With rates and charges still Councils’ primary means of raising funds, the political reality of how much people are willing to pay, alongside wider economic factors – drought, increasing housing costs and interest rates, inflation and so forth – certainly curtail the ability of Local Government to increase its traditional revenue streams.
On top of this there is the ability of State Governments to intervene.
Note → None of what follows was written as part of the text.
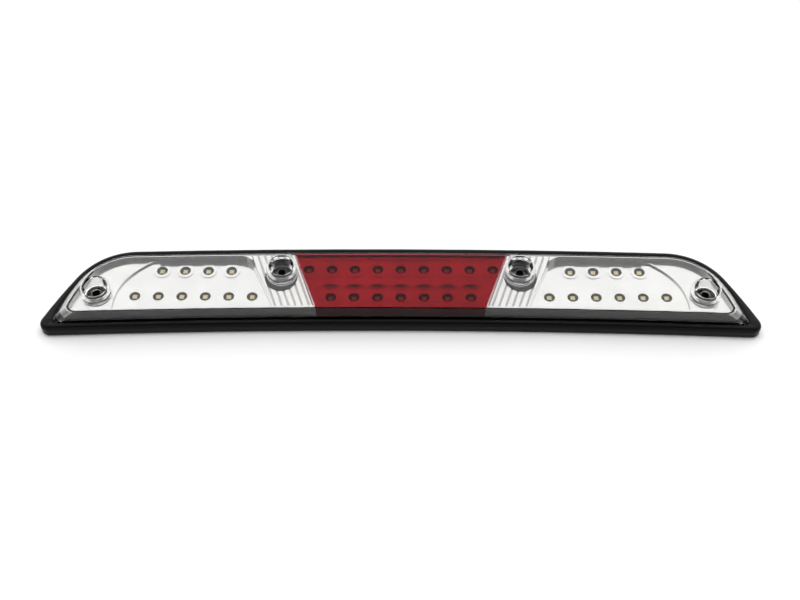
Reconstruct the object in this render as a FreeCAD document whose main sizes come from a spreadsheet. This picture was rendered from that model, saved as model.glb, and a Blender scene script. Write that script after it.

In New South Wales, the Minister for Local Government, Paul Lynch, has recently announced that the new rate capping level for 2008–2009 will be 3.2 per cent, a decrease from the 3.4 per cent set for this current financial year.
Mindful of the Iemma Government’s own political realities, the Minister stated in his media release that the NSW Government has “reaffirmed its commitment to working families by capping local Council rates at 3.2 per cent… recognising the impact of interest rates rises and high petrol prices on family budgets.”
So NSW Councils are left to pick up the shortfall at a time when inflation continues to run at its highest level for some years.
It is small wonder that some NSW Councils, in trying to maximise returns from investments to stretch their revenue that little bit further, have suffered a similar fate as many of our major financial institutions and private sector entities, with losses from the fallout of the US sub prime mortgage fiasco.